So, let's put this to the test: 1) Should Mongrel support a larger set of default mime types?
I'm strongly in favor of this. Especially for core defaults like xml, atom, and rss. It would mean that Rails page caching would Just Work even for these common caching types.
2) What should those defaults be? Post a YAML file somewhere so I can compare the various answers.
existing + application/atom+xml application/rss+xml application/xml text/calendar text/csv application/x-yaml...that also just happens to correspond with the default Mime types that Rails ships with ;)
3) What should be the default mime type if a file doesn't match?
application/octet-stream. That causes browsers to force the file to be downloaded. Which is most likely what you'll want since unknown file types are usually of a binary format. Like flash/wmp/quicktime movies, PDFs, etc.
3a) Where do you get this default?
Preferably it would just ship in Mongrel, but be override-able by -- default-mime-type
4) Would anyone object to Mongrel moving the default mime type list into a YAML file in the source tree that it loads? **You'd still be able to override like normal.**
+1
5) If your favorite web server does it a particular way, do you actually think this is the real standard or just what that web server does?

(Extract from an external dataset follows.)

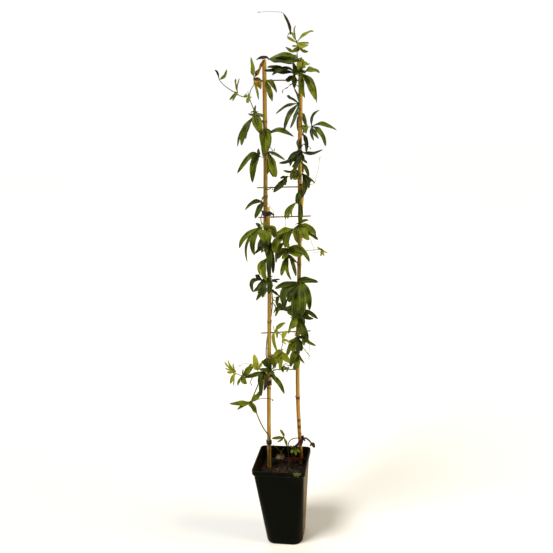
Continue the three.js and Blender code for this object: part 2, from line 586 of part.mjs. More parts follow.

There are no "real" standards on this as far as I know. Just defacto standards (like application/octet-stream for unknown types).
5a) Do you think this default could be improved on depending on the situation? Think development vs. production deployments.
I'd prefer consistent behavior from the web server across the environments. For the same reason that I tend to want to run the same version of Apache, lighttpd, MySQL, and Ruby between development and production.